Legado e Influências Contemporâneas

O impacto da Escola dos Annales não se limitou à França ou ao contexto europeu. Suas ideias influenciaram profundamente a historiografia mundial, especialmente na América Latina, onde historiadores como Sérgio Buarque de Holanda e José Luis Romero foram inspirados pelas abordagens das “longas durações” e da História Social. A proposta de Braudel de estudar as grandes estruturas de longo prazo também teve grande ressonância em diversas escolas historiográficas, como a História Global e a História Transnacional.

Além disso, as ideias da Escola dos Annales continuam sendo relevantes na historiografia contemporânea. Hoje, os historiadores frequentemente utilizam fontes materiais e multidisciplinares para estudar os processos históricos de forma mais abrangente e integradora. A pesquisa sobre a História das mentalidades e da vida cotidiana, que ganhou força com os Annales, continua a ser uma área de estudo central dentro da historiografia, especialmente nas áreas de História Social e Cultural.

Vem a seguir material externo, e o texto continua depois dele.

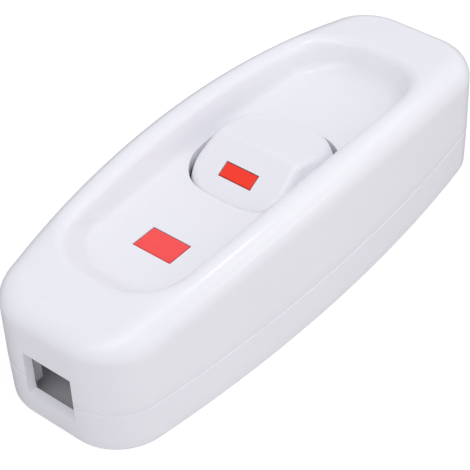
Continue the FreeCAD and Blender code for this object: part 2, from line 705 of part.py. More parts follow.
def make_fixed_contact():
    top = WALL + STRIP_THICKNESS
    button = rivet(top, top + CONTACT_HEAD, WALL, top)
    button.translate(V(fixed_contact_x(), 0, 0))
    return button


# Strips and blocks

def make_fulcrum_strip():
    """Strip under the near block, folded up into two cheeks that hold the see-saw."""
    start = NEAR_BLOCK_X - BLOCK_LENGTH / 2
    end = ROCKER_X + CHEEK_LENGTH / 2
    cheek_inside = BRIDGE_WIDTH / 2 + CHEEK_GAP
    cheek_outside = cheek_inside + CHEEK_THICKNESS
    strip = box(start, end, -STRIP_WIDTH / 2, STRIP_WIDTH / 2, WALL, WALL + STRIP_THICKNESS)
    foot = box(ROCKER_X - CHEEK_LENGTH / 2, end, -cheek_outside, cheek_outside, WALL,
               WALL + STRIP_THICKNESS)
    pieces = [strip, foot]
    pivot = fulcrum_height()
    for side in (-1, 1):
        low, high = sorted([side * cheek_inside, side * cheek_outside])
        cheek = box(ROCKER_X - CHEEK_LENGTH / 2, end, low, high, WALL, pivot)
        cheek = cheek.fuse(across(CHEEK_LENGTH / 2, ROCKER_X, pivot, low, high))
        pieces.append(cheek)
    bracket = fuse(pieces)
    bore = across(TRUNNION_RADIUS + TRUNNION_CLEARANCE, ROCKER_X, pivot, -STRIP_WIDTH, STRIP_WIDTH)
    return bracket.cut([bore, bridge_stop(SEAT_GAP)])


def make_fixed_contact_strip():
    start = fixed_contact_x() - CONTACT_RADIUS - STRIP_THICKNESS
    end = FAR_BLOCK_X + BLOCK_LENGTH / 2
    strip = box(start, end, -STRIP_WIDTH / 2, STRIP_WIDTH / 2, WALL, WALL + STRIP_THICKNESS)
    shank = upright(CONTACT_SHANK_RADIUS, fixed_contact_x(), 0, WALL, WALL + STRIP_THICKNESS)
    return strip.cut(shank)


def terminal_block(x, y, length, width, base, screw_offsets):
    top = base + BLOCK_HEIGHT
    block = centred_box(x, y, length, width, base, top)
    rim = [edge for edge in block.Edges if edge.BoundBox.ZMin > top - LEVEL_TOLERANCE]
    block = block.makeChamfer(BLOCK_CHAMFER, rim)
    wire_z = base + WIRE_HOLE_HEIGHT
    cutters = [lengthways(WIRE_HOLE_RADIUS, y, wire_z, x - length, x + length)]
    for offset in screw_offsets:
        radius = TERMINAL_SCREW_RADIUS + SCREW_CLEARANCE
        cutters.append(upright(radius, x + offset, y, wire_z, top))
    return block.cut(cutters)


def make_near_terminal_block():
    return terminal_block(NEAR_BLOCK_X, 0, BLOCK_LENGTH, BLOCK_WIDTH, WALL + STRIP_THICKNESS, [0.0])


def make_far_terminal_block():
    return terminal_block(FAR_BLOCK_X, 0, BLOCK_LENGTH, BLOCK_WIDTH, WALL + STRIP_THICKNESS, [0.0])


def neutral_offsets():
    return [-NEUTRAL_SCREW_SPACING / 2, NEUTRAL_SCREW_SPACING / 2]


def make_neutral_block():
    return terminal_block(NEUTRAL_X, NEUTRAL_Y, NEUTRAL_LENGTH, NEUTRAL_WIDTH, WALL, neutral_offsets())


# Screws and clamps

def screw(radius, length, head_radius, head_height):
    """Slotted screw with its head's underside at the origin and the shank below."""
    shank = upright(radius, 0, 0, -length, 0)
    head = upright(head_radius, 0, 0, 0, head_height)
    rim = [edge for edge in head.Edges if edge.BoundBox.ZMin > head_height - LEVEL_TOLERANCE]
    head = head.makeFillet(head_height * HEAD_ROUNDING, rim)
    slot = centred_box(0, 0, 3 * head_radius, SLOT_WIDTH, head_height - SLOT_DEPTH, head_height)
    return shank.fuse(head).removeSplitter().cut(slot)


def place(shape, x, y, z):
    placed = shape.copy()
    placed.translate(V(x, y, z))
    return placed


def make_terminal_screws():
    """Four screws, run down until their points stand in the wire holes."""
    length = BLOCK_HEIGHT - WIRE_HOLE_HEIGHT + WIRE_HOLE_RADIUS / 2
    one = screw(TERMINAL_SCREW_RADIUS, length, TERMINAL_HEAD_RADIUS, TERMINAL_HEAD_HEIGHT)
    block_top = WALL + STRIP_THICKNESS + BLOCK_HEIGHT
    screws = []
    for x in (NEAR_BLOCK_X, FAR_BLOCK_X):
        screws.append(place(one, x, 0, block_top))
    for offset in neutral_offsets():
        screws.append(place(one, NEUTRAL_X + offset, NEUTRAL_Y, WALL + BLOCK_HEIGHT))
    return Part.makeCompound(screws)


def make_clamp(side):
    """Bar that presses on the cord, arched underneath, with a screw hole at each end."""
    low = CLAMP_BOSS_HEIGHT
    x = side * CLAMP_X
    outline = barrel_wire(CLAMP_LENGTH, CLAMP_WIDTH, CLAMP_END_WIDTH, 0.0, CLAMP_CORNER, low)
    bar = prism(outline, CLAMP_THICKNESS)
    bar.rotate(V(0, 0, 0), V(0, 0, 1), 90)
    half_span = CLAMP_SCREW_Y - CLAMP_BOSS_RADIUS
    radius = bulge_radius(half_span, CLAMP_ARCH)
    bar = bar.cut(lengthways(radius, 0, low + CLAMP_ARCH - radius, -CLAMP_WIDTH, CLAMP_WIDTH))
    hole = CLAMP_SCREW_RADIUS + SHANK_CLEARANCE
    for row in (-1, 1):
        bar = bar.cut(upright(hole, 0, row * CLAMP_SCREW_Y, low, low + CLAMP_THICKNESS))
    bar.translate(V(x, 0, 0))
    return bar


def make_near_cord_clamp():
    return make_clamp(-1)


def make_far_cord_clamp():
    return make_clamp(1)


def make_clamp_screws():
    length = CLAMP_THICKNESS + CLAMP_BOSS_HEIGHT - 2 * WALL
    one = screw(CLAMP_SCREW_RADIUS, length, CLAMP_HEAD_RADIUS, CLAMP_HEAD_HEIGHT)
    top = CLAMP_BOSS_HEIGHT + CLAMP_THICKNESS
    return Part.makeCompound([place(one, x, y, top) for x, y in clamp_places()])


def make_housing_screws():
    """Two screws driven from below, heads sunk in the lower shell."""
    length = PARTING_HEIGHT - HOUSING_HEAD_DEPTH + HOUSING_SCREW_GRIP
    one = screw(HOUSING_SCREW_RADIUS, length, HOUSING_HEAD_RADIUS, HOUSING_HEAD_HEIGHT)
    one.rotate(V(0, 0, 0), V(1, 0, 0), 180)
    return Part.makeCompound([place(one, x, y, HOUSING_HEAD_DEPTH) for x, y in screw_places()])


# Red inlays

def make_dish_mark():
    return dish_mark_box()


def make_rocker_mark():
    return rocker_mark_box()


def in_rocker(shape):
    return turned(shape, -ROCKER_TILT, ROCKER_X, PIVOT_HEIGHT)


def in_bridge(shape):
    return turned(shape, BRIDGE_TILT, ROCKER_X, fulcrum_height())


def all_pieces():
    return {
        "upper_housing": make_upper_housing(),
        "lower_housing": make_lower_housing(),
        "rocker": in_rocker(make_rocker()),
        "rocker_mark": in_rocker(make_rocker_mark()),
        "dish_mark": make_dish_mark(),
        "plunger": in_rocker(make_plunger()),
        "plunger_spring": in_rocker(make_plunger_spring()),
        "contact_bridge": in_bridge(make_contact_bridge()),
        "moving_contact": in_bridge(make_moving_contact()),
        "fixed_contact": make_fixed_contact(),
        "fulcrum_strip": make_fulcrum_strip(),
        "fixed_contact_strip": make_fixed_contact_strip(),
        "near_terminal_block": make_near_terminal_block(),
        "far_terminal_block": make_far_terminal_block(),
        "neutral_block": make_neutral_block(),
        "terminal_screws": make_terminal_screws(),
        "near_cord_clamp": make_near_cord_clamp(),
        "far_cord_clamp": make_far_cord_clamp(),
        "clamp_screws": make_clamp_screws(),
        "housing_screws": make_housing_screws(),
    }


os.makedirs("parts", exist_ok=True)
for name, shape in all_pieces().items():
    shape.exportStep("parts/" + name + ".step")
    print(name, len(shape.Solids), "solids", round(shape.Volume / 1000.0, 3), "cm3", shape.isValid())
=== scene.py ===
import math
import bmesh
import bpy
import numpy as np
from mathutils import Matrix, Quaternion, Vector


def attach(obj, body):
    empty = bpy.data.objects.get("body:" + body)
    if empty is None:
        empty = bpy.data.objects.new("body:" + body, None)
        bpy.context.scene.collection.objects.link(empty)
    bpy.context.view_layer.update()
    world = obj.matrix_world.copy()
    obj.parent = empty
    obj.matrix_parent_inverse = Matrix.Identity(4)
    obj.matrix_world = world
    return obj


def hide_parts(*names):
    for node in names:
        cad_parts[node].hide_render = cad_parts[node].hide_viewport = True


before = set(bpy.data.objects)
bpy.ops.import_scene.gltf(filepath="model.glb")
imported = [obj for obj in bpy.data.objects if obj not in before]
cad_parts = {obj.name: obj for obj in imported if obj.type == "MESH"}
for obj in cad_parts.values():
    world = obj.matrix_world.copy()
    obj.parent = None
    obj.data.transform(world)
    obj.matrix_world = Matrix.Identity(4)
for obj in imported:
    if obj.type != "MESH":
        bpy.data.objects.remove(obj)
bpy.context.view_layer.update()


# Upper shell
# The deep half of the body, one moulding in glossy white urea plastic. Its sides are bowed,
# its top is arched along the cord, and a thumb dish with a cut-out for the rocker is sunk in
# it. Two screws from below hold it on the lower shell.

# Sizes are in millimetres. A plan gives length, width, width at the ends, bow of the ends and
# corner radius.
BODY_LENGTH, BODY_WIDTH, BODY_END_WIDTH, BODY_CORNER = 88.0, 32.1, 24.0, 8.8
BODY_PLAN = (BODY_LENGTH, BODY_WIDTH, BODY_END_WIDTH, 0.0, BODY_CORNER)
CROWN_TOP, CROWN_END = 23.85, 18.9
WALL = 2.0
SEAM_HEIGHT, SEAM_NICK, NICK_RINGS = 7.2, 0.06, 5
TOP_EDGE = 4.5
DISH_DEPTH_AT = 16.87
DISH_FLOOR = (58.4, 19.9, 17.2, 0.0, 7.0)
DISH_RIM, DISH_RIM_SHIFT = (74.0, 24.0, 21.3, 0.0, 9.6), 2.4
DISH_COVE, DISH_LIP = 3.0, 1.8

# Steps of the grids: along a quarter's side, corner and end, then from ring to ring.
PLAN_STEPS = (40, 18, 6)
LIP_STEPS, COVE_STEPS, INNER_COVE_STEPS = 10, 12, 8
CROWN_STEPS, INNER_CROWN_STEPS = 34, 14
SIDE_STEPS, WALL_STEPS, ROUND_STEPS = 6, 4, 48
BAR_SHARES = (0.0, 0.015, 0.06, 0.2, 0.5, 0.8, 0.94, 0.985, 1.0)


def rise_radius(half_chord, rise):
    """Radius of the arc that rises by rise over half a chord: (c^2 + h^2) / 2h."""
    return (half_chord ** 2 + rise ** 2) / (2.0 * rise)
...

O legado da Escola dos Annales também pode ser visto em como os historiadores contemporâneos abordam questões como globalização, mobilidade social e conflitos culturais. Os Annales ajudaram a redefinir a forma como entendemos o passado e as complexas interações entre as diferentes dimensões da História, e esse legado segue vivo nas discussões historiográficas de hoje.

Conclusão

A Escola dos Annales foi mais do que uma escola historiográfica: foi uma revolução no modo de se fazer História. Seu impacto vai além de sua época, e suas ideias continuam a influenciar os estudos históricos contemporâneos. Ao desafiar a visão positivista e incorporar novas fontes e abordagens, como a História das Mentalidades e a longa duração, a Escola dos Annales transformou a historiografia, estabelecendo as bases para uma História mais integrada, complexa e interdisciplinar. Assim, o trabalho dos historiadores da Escola dos Annales é uma contribuição fundamental para a compreensão do passado, das estruturas sociais e dos processos que moldaram o mundo moderno.